欧州の異端児トルコ

 出場国32ヶ国の公用語一覧で一際目を引くのは、印欧語を公用語としない少数派6ヶ国の一つに、欧州予選を勝ち抜いたトルコが入っていることである。

 トルコ語は、カザフ語、ウズベク語、キルギス語などの中央アジア諸語と同系列とされるが、これらをトルコ語系の言語の意味でチュルク語派という。さらに、モンゴル語派やツングース語派の諸言語などを合わせてアルタイ語族という。

 トルコというとイスラム圏の印象が強く中東地域のイメージがあるが、言語的に見るとその位置は一層明確なわけである。

 不思議なことは朝鮮語と日本語も同じアルタイ語族に属するという説が根強いことである。印欧諸語どうしの類縁関係から見れば、朝鮮語と日本語の関係すら遠い親戚のようなものだが、更に遠い遠い親戚関係がシベリア、モンゴル、中央アジアとわたって、その西端がトルコに達しているというから驚きである。
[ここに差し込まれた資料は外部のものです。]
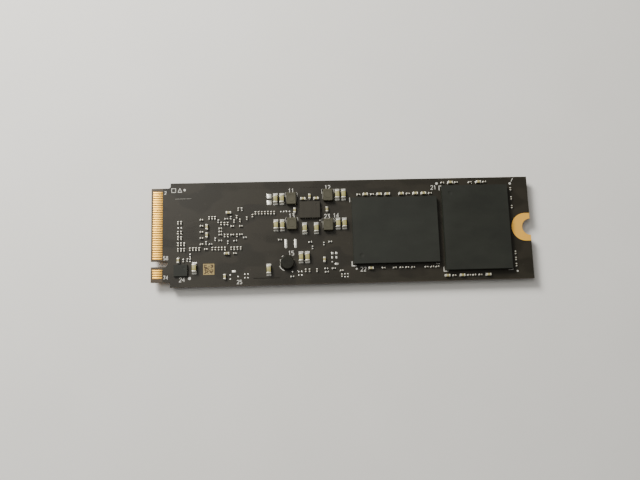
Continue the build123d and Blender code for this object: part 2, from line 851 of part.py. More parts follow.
def make_all_chips():
    """Every capacitor and resistor on both faces."""
    upper_medium, upper_small = beside_memory(upper_seat, 1)
    lower_medium, lower_small = beside_memory(lower_seat, -1)
    make_chips(
        "large_capacitor",
        large_chip,
        spots(upper_seat, power_x, 0, power_large)
        + spots(upper_seat, shoulder_x, 0, field_large)
        + spots(lower_seat, dram_x, 0, lower_dram_large),
    )
    make_chips(
        "medium_capacitor",
        medium_chip,
        spots(upper_seat, power_x, 0, power_medium)
        + spots(upper_seat, shoulder_x, 0, field_medium)
        + upper_medium
        + lower_medium
        + spots(lower_seat, controller_x, 0, lower_controller_medium)
        + spots(lower_seat, dram_x, 0, lower_dram_medium),
    )
    make_chips(
        "small_capacitor",
        small_chip,
        spots(upper_seat, power_x, 0, power_small)
        + spots(upper_seat, shoulder_x, 0, field_small)
        + upper_small
        + lower_small
        + spots(lower_seat, shoulder_x, 0, lower_lanes)
        + spots(lower_seat, dram_x, 0, lower_dram_small),
    )
    make_chips(
        "resistor",
        thin_resistor,
        spots(upper_seat, power_x, 0, power_resistors)
        + spots(upper_seat, shoulder_x, 0, field_resistors)
        + spots(lower_seat, controller_x, 0, lower_controller_small),
    )


# ---------------------------------------------------------------- crystal and label
def make_crystal():
    """The controller's crystal: a ceramic base with four pads, and a metal lid."""
    base = place(lower_seat, dram_x + crystal_place[0], crystal_place[1])
    with BuildPart() as body:
        with BuildSketch(base):
            spread_x = crystal_length - crystal_pad_length
            spread_y = crystal_width - crystal_pad_width
            with GridLocations(spread_x, spread_y, 2, 2):
                Rectangle(crystal_pad_length, crystal_pad_width)
        extrude(amount=joint_gap)
        with BuildSketch(base.offset(joint_gap)):
            Rectangle(crystal_length, crystal_width)
        extrude(amount=crystal_base_height)
    save(body, "crystal_base")
    with BuildPart() as lid:
        with BuildSketch(base.offset(joint_gap + crystal_base_height)):
            lid_length = crystal_length - 2 * crystal_rim
            lid_width = crystal_width - 2 * crystal_rim
            RectangleRounded(lid_length, lid_width, crystal_lid_corner)
        extrude(amount=crystal_height - joint_gap - crystal_base_height)
    save(lid, "crystal_lid")


def make_label():
    """The label over both memory packages of the lower face."""
    middle = (inner_memory_x - memory_length / 2 + outer_memory_x + memory_width / 2) / 2
    with BuildPart() as label:
        with BuildSketch():
            with Locations((middle, 0)):
                RectangleRounded(label_length, label_width, label_corner)
        extrude(amount=label_thickness)
    save(label, "label")


def main():
    """Builds every piece and writes it under parts/."""
    os.makedirs("parts", exist_ok=True)
    make_card()
    make_bare_pads()
    make_packages()
    make_leaded(
        "power_controller",
        place(upper_seat, power_x, power_y),
        power_length,
        power_width,
        power_height,
        power_lead_pitch,
        power_lead,
        thermal_pad=True,
    )
    make_leaded(
        "boot_flash",
        place(upper_seat, flash_x, flash_y),
        flash_length,
        flash_width,
        flash_height,
        flash_lead_pitch,
        flash_lead,
        thermal_pad=False,
    )
    make_inductors()
    make_choke()
    make_all_chips()
    make_crystal()
    make_label()


main()
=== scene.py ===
"""The looks of the solid state drive: finishes, soft edges, solder, silkscreen, traces and studio.

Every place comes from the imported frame. The card lies flat with its contacts at -X, its screw
notch at +X and the face with the power parts up. Sizes are in millimetres until they are handed to
Blender, which works in metres.
"""

import logging
import math
from dataclasses import dataclass, field
from enum import Enum
from typing import Iterable, Sequence, Union

import bmesh
import bpy
from mathutils import Matrix, Vector


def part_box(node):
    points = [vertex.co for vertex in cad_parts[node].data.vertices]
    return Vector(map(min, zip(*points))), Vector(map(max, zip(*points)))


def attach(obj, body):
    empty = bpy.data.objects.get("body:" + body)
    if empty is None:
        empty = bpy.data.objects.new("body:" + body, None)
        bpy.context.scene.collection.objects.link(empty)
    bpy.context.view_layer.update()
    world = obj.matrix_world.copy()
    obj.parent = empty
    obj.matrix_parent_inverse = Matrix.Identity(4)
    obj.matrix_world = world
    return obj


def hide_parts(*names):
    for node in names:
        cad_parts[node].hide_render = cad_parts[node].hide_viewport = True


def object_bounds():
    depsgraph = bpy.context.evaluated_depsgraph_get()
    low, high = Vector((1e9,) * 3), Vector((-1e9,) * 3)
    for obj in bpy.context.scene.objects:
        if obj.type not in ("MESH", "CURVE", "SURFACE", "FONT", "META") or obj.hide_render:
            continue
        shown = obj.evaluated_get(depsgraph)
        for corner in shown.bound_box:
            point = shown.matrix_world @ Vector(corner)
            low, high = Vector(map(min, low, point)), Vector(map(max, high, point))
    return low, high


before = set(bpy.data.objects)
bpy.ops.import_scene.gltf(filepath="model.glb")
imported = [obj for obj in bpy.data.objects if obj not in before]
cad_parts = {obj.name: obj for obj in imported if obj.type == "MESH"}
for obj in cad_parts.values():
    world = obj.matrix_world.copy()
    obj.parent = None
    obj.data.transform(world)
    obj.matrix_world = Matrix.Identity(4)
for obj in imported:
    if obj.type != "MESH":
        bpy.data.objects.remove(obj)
CAD_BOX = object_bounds()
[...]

 そう言えば、トルコ代表チームの選手の顔は欧州というよりアジア的である。トルコのバシュテュルク選手は日本の森島選手とそっくりだなどと評された。

 開催国である日本も韓国もこのトルコに敗れたが、トルコは非常にモダンな組織サッカーをするチームで、ブラジル戦でも、3,4人の中盤の選手が全速力で前進しながらの速いパス回しを魅せてくれた。それはあたかもラグビーのパスを彷彿とさせ、美しかった。

 このトルコが欧州サッカーの新しい風として台頭したことは、世界のサッカー地図の変動に期待を抱かせてくれる象徴的なできごとと受け止めたい。

 アジア予選を競う強豪国は、日本、韓国、中国などの東アジア、イラン、イラク、サウジアラビアなどの西アジアに二分されるというが、トルコの台頭は、アジア第三勢力と言われるカザフスタン、ウズベキスタンなどの中央アジア勢の可能性を感じさせてくれるものである。